Returns true if these two Nodes share the same underlying data.

This is principally intended to be used by the druid crate, without needing to actually add a feature and implement druid’s Data trait.

pub fn concat(rope1: Node<N>, rope2: Node<N>) -> Node<N>

pub fn measure<M: Metric<N>>(&self) -> usize

pub fn subseq<T: IntervalBounds>(&self, iv: T) -> Node<N>

pub fn edit<T, IV>(&mut self, iv: IV, new: T)

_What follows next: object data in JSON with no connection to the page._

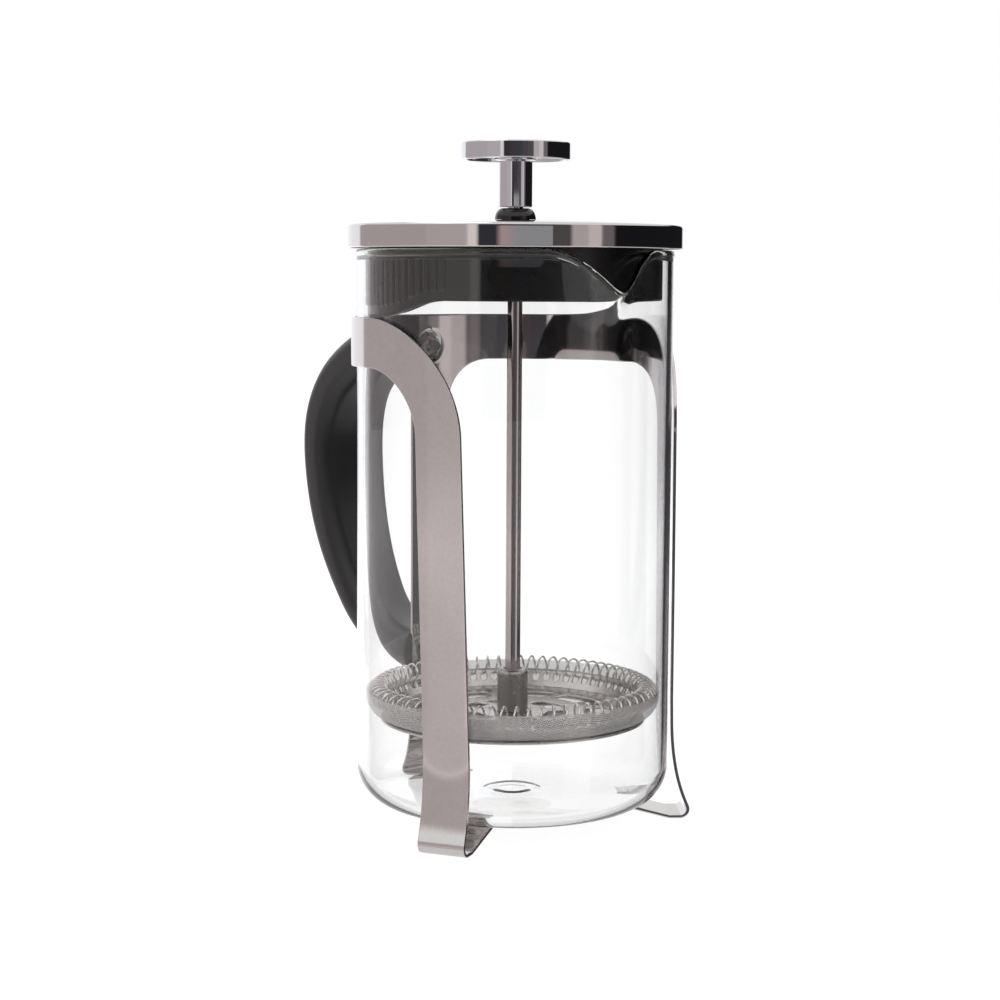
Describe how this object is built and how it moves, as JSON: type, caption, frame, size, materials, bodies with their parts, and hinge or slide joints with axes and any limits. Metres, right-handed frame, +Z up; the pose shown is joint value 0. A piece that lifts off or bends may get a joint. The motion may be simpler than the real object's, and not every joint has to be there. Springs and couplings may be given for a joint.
{
  "type": "french press",
  "caption": "Coffee press: glass beaker with a pouring spout in a stamped steel frame with a plastic handle, a domed lid, and a plunger with a coil-edged filter.",
  "frame": {"origin": "on the floor, at the centre of the bounding box; the beaker's upright axis is at x = 0.0319 m, y = 0", "axes": "+Z up along the beaker's axis, +X towards the spout, the handle towards -X"},
  "size_m": [0.1766, 0.1056, 0.2151],
  "materials": {
    "stamped_steel": "satin polished stainless strip",
    "polished_lid_steel": "mirror polished stainless",
    "knob_chrome": "bright chrome",
    "bright_steel": "bright drawn stainless",
    "pressed_filter_steel": "bright pressed stainless sheet",
    "woven_steel": "fine woven stainless gauze",
    "black_plastic": "matte moulded black",
    "borosilicate_glass": "clear, faintly green at the edges"
  },
  "bodies": {
    "frame_and_handle": {"frame": "stamped_steel", "handle": "black_plastic", "handle_screw_upper": "bright_steel", "handle_screw_lower": "bright_steel"},
    "beaker": {"beaker": "borosilicate_glass"},
    "bush": {"rod_bush": "black_plastic", "bush_nut": "black_plastic"},
    "lid": {"lid_shell": "polished_lid_steel", "lid_liner": "black_plastic"},
    "plunger": {"rod": "bright_steel", "rod_coupling": "bright_steel"},
    "knob": {"knob_cap": "knob_chrome", "knob_stem": "knob_chrome"},
    "filter": {"cross_plate": "pressed_filter_steel", "filter_stud": "bright_steel", "filter_mesh": "woven_steel", "spiral_plate": "pressed_filter_steel", "filter_spring": "bright_steel"}
  },
  "joints": [
    {"name": "beaker_lift", "type": "slide", "parent": "frame_and_handle", "child": "beaker", "axis": [0, 0, 1], "range_m": [0, 0.17]},
    {"name": "lid_lift", "type": "slide", "parent": "beaker", "child": "bush", "axis": [0, 0, 1], "range_m": [0, 0.17]},
    {"name": "lid_turn", "type": "hinge", "parent": "bush", "child": "lid", "pos_m": [0.0319, 0, 0.186], "axis": [0, 0, 1], "continuous": true},
    {"name": "plunger_press", "type": "slide", "parent": "bush", "child": "plunger", "axis": [0, 0, 1], "range_m": [0, 0.11]},
    {"name": "knob_turn", "type": "hinge", "parent": "plunger", "child": "knob", "pos_m": [0.0319, 0, 0.2], "axis": [0, 0, 1], "continuous": true},
    {"name": "filter_turn", "type": "hinge", "parent": "plunger", "child": "filter", "pos_m": [0.0319, 0, 0.04], "axis": [0, 0, 1], "continuous": true}
  ]
}
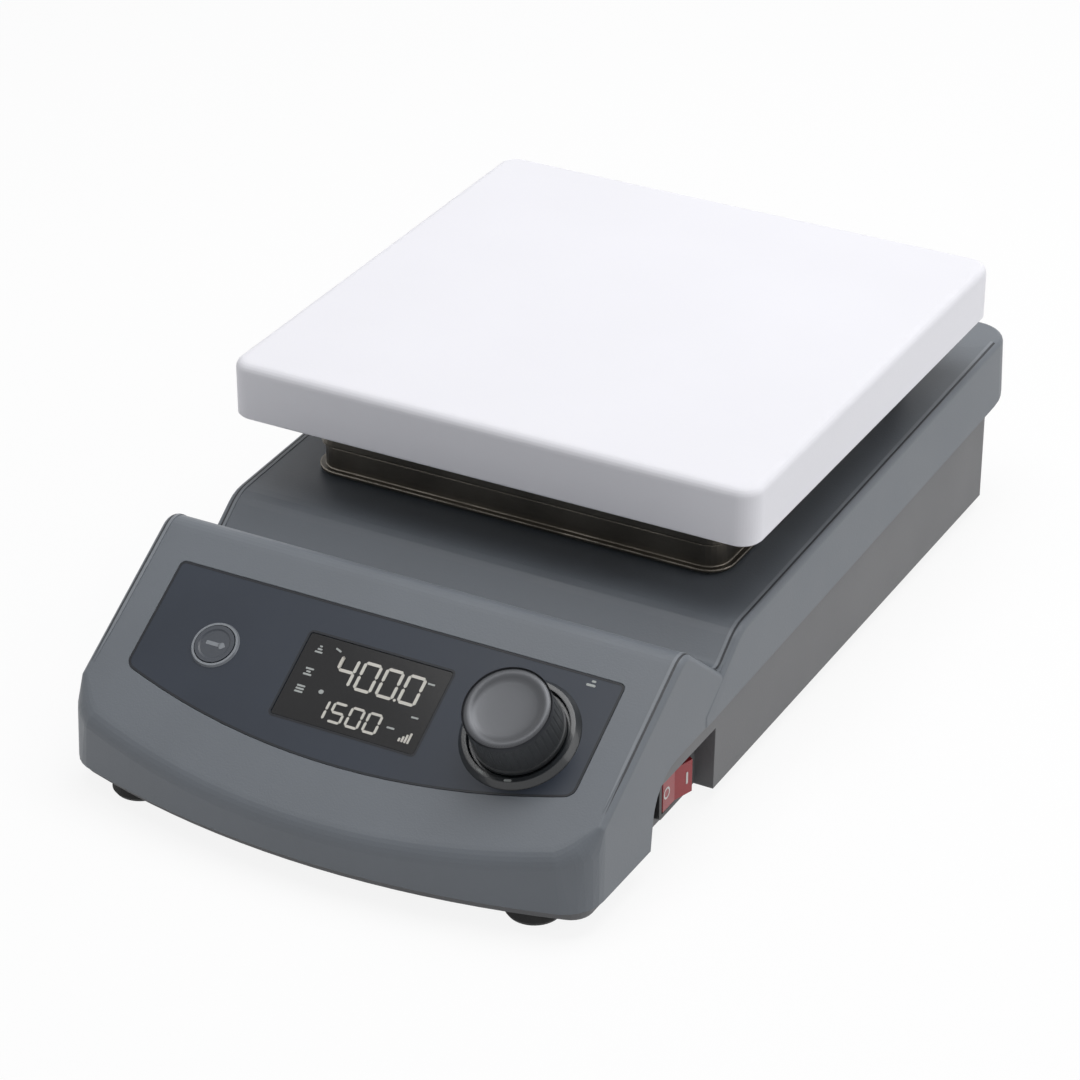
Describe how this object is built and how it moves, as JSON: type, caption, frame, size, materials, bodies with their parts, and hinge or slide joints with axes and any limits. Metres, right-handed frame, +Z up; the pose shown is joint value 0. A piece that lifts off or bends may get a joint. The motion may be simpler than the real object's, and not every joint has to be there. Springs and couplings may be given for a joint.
{
  "type": "hotplate magnetic stirrer",
  "caption": "Bench hotplate stirrer: square white plate over a sloping two-part grey housing with display, push button, control knob and side rocker switch.",
  "frame": {"origin": "centre of the overall box, on the bench under the feet", "axes": "+Z up, -Y towards the user at the control console, +X to the user's right"},
  "size_m": [0.184, 0.3274, 0.099],
  "materials": {
    "upper_plastic": "fine satin texture",
    "lower_plastic": "fine satin texture",
    "black_rubber": "matte",
    "steel": "zinc plated",
    "white_enamel": "smooth white coating",
    "mica": "layered sheet",
    "fibre_pad": "pressed fibre",
    "stainless": "cold rolled",
    "ceramic": "unglazed",
    "dark_metal": "satin black",
    "copper": "enamelled wire",
    "nickel": "nickel plated",
    "overlay_film": "fine grained film",
    "black_glass": "polished",
    "circuit_board": "solder mask",
    "bright_ring": "satin",
    "white_plastic": "natural",
    "black_plastic": "semi gloss",
    "ring_plastic": "satin",
    "knob_plastic": "satin",
    "cap_metal": "spun",
    "aluminium": "extruded",
    "sleeve_plastic": "shrink sleeve",
    "red_plastic": "semi gloss",
    "fuse_glass": "clear"
  },
  "bodies": {
    "housing": {"top_housing": "upper_plastic", "lower_body": "lower_plastic", "rubber_feet": "black_rubber", "foot_screws": "steel", "housing_screws": "steel", "heat_plate": "white_enamel", "heating_element": "mica", "heater_clamp": "steel", "insulation_pad": "fibre_pad", "heater_pan": "stainless", "heat_shield": "stainless", "plate_pillars": "steel", "pillar_screws": "steel", "plate_sensor": "stainless", "heat_cutout": "ceramic", "motor_can": "dark_metal", "motor_stator": "copper", "motor_bearings": "steel", "motor_bracket": "steel", "motor_grommets": "black_rubber", "bracket_screws": "steel", "control_overlay": "overlay_film", "display_window": "black_glass", "display_module": "circuit_board", "control_board": "circuit_board", "board_screws": "steel", "button_ring": "bright_ring", "button_switch": "black_plastic", "knob_ring": "ring_plastic", "encoder_body": "dark_metal", "power_board": "circuit_board", "transformer": "copper", "heat_sink": "aluminium", "capacitor": "sleeve_plastic", "power_board_posts": "white_plastic", "switch_frame": "black_plastic", "mains_inlet": "black_plastic", "probe_socket": "nickel", "rod_bush": "steel"},
    "stir_rotor": {"motor_shaft": "steel", "motor_rotor": "dark_metal", "magnet_carrier": "dark_metal", "drive_magnets": "nickel"},
    "encoder_ring": {"encoder_rotor": "white_plastic"},
    "knob": {"encoder_shaft": "steel", "control_knob": "knob_plastic", "knob_cap": "cap_metal"},
    "push_button": {"mode_button": "overlay_film", "button_plunger": "white_plastic"},
    "rocker": {"switch_rocker": "red_plastic"},
    "fuse_holder": {"fuse_drawer": "black_plastic", "fuses": "fuse_glass"}
  },
  "joints": [
    {"name": "stirrer_turn", "type": "hinge", "parent": "housing", "child": "stir_rotor", "pos_m": [0, 0.04275, 0.0545], "axis": [0, 0, 1], "continuous": true},
    {"name": "knob_turn", "type": "hinge", "parent": "housing", "child": "encoder_ring", "pos_m": [0.053, -0.12241, 0.04481], "axis": [0, -0.5135, 0.8581], "continuous": true},
    {"name": "knob_press", "type": "slide", "parent": "encoder_ring", "child": "knob", "axis": [0, 0.5135, -0.8581], "range_m": [0, 0.0007], "stiffness_N_per_m": 2500, "springref_m": -0.0008},
    {"name": "button_press", "type": "slide", "parent": "housing", "child": "push_button", "axis": [0, 0.5135, -0.8581], "range_m": [0, 0.0006], "stiffness_N_per_m": 1500, "springref_m": -0.0008},
    {"name": "rocker_tilt", "type": "hinge", "parent": "housing", "child": "rocker", "pos_m": [0.0815, -0.08305, 0.0146], "axis": [0, 0, 1], "range_deg": [0, 18]},
    {"name": "fuse_drawer_pull", "type": "slide", "parent": "housing", "child": "fuse_holder", "axis": [0, 1, 0], "range_m": [0, 0.016]}
  ]
}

where T: Into<Node<N>>, IV: IntervalBounds,

pub fn convert_metrics<M1: Metric<N>, M2: Metric<N>>(&self, m1: usize) -> usize

impl<N: DefaultMetric> Node<N>

pub fn count<M: Metric<N>>(&self, offset: usize) -> usize

Measures the length of the text bounded by DefaultMetric::measure(offset) with another metric.

Examples

use crate::xi_rope::{Rope, LinesMetric};

// the default metric of Rope is BaseMetric (aka number of bytes)
let my_rope = Rope::from("first line \n second line \n");

// count the number of lines in my_rope
let num_lines = my_rope.count::<LinesMetric>(my_rope.len());
assert_eq!(2, num_lines);

pub fn count_base_units<M: Metric<N>>(&self, offset: usize) -> usize

Measures the length of the text bounded by M::measure(offset) with the default metric.

Examples

use crate::xi_rope::{Rope, LinesMetric};

// the default metric of Rope is BaseMetric (aka number of bytes)
let my_rope = Rope::from("first line \n second line \n");

// get the byte offset of the line at index 1
let byte_offset = my_rope.count_base_units::<LinesMetric>(1);
assert_eq!(12, byte_offset);

Trait Implementations

impl<N: Clone + NodeInfo> Clone for Node<N>

fn clone(&self) -> Node<N>

Returns a duplicate of the value.

fn clone_from(&mut self, source: &Self)

Performs copy-assignment from source.

impl<N: NodeInfo> Default for Node<N>

fn default() -> Node<N>

Returns the “default value” for a type.

impl<'a> From<&'a Node<RopeInfo>> for String

fn from(r: &Rope) -> String

Converts to this type from the input type.

impl From<Node<RopeInfo>> for String

fn from(r: Rope) -> String

Converts to this type from the input type.